Given exercise:
Return all lines with the word "JSON" in them.

(Saved data entries)
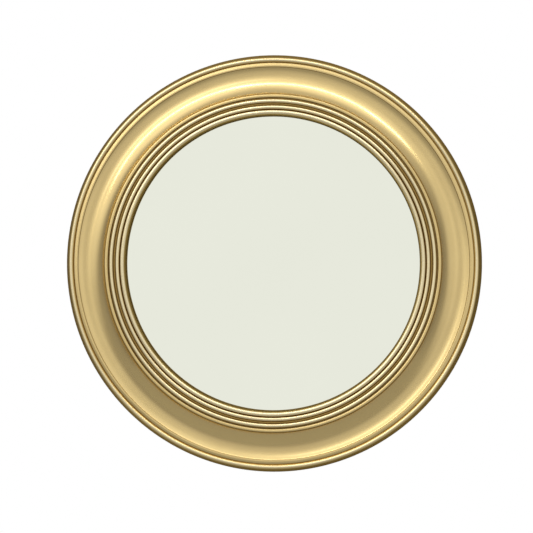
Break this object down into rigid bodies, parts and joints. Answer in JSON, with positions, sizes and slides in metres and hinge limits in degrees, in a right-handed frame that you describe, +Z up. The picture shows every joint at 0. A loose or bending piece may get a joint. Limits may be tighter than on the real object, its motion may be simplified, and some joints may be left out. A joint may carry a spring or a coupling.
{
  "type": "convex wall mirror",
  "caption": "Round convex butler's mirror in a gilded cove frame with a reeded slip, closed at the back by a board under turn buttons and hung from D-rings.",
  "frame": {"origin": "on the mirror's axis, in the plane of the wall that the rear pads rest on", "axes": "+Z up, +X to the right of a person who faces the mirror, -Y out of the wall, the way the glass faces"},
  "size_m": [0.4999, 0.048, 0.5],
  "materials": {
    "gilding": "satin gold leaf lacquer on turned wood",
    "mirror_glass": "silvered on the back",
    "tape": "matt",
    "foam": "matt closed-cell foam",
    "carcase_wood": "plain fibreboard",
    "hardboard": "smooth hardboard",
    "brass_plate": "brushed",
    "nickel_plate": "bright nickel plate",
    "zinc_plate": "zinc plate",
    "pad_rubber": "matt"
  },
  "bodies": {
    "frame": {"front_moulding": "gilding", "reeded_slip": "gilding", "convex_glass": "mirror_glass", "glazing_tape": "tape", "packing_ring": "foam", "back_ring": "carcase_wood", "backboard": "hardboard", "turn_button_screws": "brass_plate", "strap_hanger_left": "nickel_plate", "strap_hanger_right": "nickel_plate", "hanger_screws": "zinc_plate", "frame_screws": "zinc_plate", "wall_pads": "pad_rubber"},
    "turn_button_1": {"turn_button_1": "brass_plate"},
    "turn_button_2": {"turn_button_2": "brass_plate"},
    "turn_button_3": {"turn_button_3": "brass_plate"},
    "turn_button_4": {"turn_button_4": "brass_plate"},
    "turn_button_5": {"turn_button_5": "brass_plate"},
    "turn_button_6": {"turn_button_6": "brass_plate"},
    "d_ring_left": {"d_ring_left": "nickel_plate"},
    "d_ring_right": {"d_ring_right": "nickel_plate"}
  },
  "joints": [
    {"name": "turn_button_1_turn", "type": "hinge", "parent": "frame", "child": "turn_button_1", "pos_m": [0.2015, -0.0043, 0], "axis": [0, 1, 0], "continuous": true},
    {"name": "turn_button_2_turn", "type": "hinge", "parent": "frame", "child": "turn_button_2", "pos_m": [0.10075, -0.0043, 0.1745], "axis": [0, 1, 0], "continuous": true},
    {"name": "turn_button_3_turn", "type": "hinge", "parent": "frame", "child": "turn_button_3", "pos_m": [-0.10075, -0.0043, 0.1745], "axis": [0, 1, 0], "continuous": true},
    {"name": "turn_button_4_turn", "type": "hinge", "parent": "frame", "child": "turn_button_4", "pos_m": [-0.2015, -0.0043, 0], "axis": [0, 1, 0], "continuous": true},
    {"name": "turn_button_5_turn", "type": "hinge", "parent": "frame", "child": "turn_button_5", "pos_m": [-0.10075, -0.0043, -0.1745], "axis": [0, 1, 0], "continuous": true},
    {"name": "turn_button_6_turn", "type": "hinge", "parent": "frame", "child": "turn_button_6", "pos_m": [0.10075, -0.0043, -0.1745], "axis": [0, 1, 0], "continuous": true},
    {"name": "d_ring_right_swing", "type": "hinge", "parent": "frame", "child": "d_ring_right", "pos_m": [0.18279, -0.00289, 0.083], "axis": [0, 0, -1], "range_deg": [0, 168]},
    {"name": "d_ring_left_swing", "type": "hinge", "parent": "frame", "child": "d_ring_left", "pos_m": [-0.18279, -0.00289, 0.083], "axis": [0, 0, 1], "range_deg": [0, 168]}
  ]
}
...
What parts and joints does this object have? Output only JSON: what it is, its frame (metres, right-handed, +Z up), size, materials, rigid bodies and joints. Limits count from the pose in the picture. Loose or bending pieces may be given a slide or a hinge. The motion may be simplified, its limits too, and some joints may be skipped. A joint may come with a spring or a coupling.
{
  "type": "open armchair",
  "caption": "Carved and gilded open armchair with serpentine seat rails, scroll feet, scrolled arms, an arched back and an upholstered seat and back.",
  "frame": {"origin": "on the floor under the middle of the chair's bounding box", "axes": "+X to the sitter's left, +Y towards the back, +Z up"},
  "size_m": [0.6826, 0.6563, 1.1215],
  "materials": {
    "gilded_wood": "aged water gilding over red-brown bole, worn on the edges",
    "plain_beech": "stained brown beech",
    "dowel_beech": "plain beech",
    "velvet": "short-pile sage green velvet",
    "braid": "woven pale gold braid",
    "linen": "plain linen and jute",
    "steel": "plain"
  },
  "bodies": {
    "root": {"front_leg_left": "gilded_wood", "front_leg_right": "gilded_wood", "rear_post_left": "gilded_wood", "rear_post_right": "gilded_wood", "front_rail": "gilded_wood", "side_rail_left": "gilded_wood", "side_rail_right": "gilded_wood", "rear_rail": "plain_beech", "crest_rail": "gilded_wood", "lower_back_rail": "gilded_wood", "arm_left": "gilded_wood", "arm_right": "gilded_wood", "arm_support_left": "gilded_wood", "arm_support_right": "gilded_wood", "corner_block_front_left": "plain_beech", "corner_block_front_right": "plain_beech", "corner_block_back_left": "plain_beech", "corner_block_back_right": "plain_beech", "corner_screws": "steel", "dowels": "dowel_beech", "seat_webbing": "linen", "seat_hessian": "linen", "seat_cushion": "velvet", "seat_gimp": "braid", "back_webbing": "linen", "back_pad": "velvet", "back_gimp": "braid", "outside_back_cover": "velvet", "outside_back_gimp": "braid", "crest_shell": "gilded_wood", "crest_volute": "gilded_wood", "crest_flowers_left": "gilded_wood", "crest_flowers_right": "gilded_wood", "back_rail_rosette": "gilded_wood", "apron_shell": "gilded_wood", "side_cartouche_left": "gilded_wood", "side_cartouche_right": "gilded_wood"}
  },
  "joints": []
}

Full response:
Break this object down into rigid bodies, parts and joints. Answer in JSON, with positions, sizes and slides in metres and hinge limits in degrees, in a right-handed frame that you describe, +Z up. The picture shows every joint at 0. A loose or bending piece may get a joint. Limits may be tighter than on the real object, its motion may be simplified, and some joints may be left out. A joint may carry a spring or a coupling.
What parts and joints does this object have? Output only JSON: what it is, its frame (metres, right-handed, +Z up), size, materials, rigid bodies and joints. Limits count from the pose in the picture. Loose or bending pieces may be given a slide or a hinge. The motion may be simplified, its limits too, and some joints may be skipped. A joint may come with a spring or a coupling.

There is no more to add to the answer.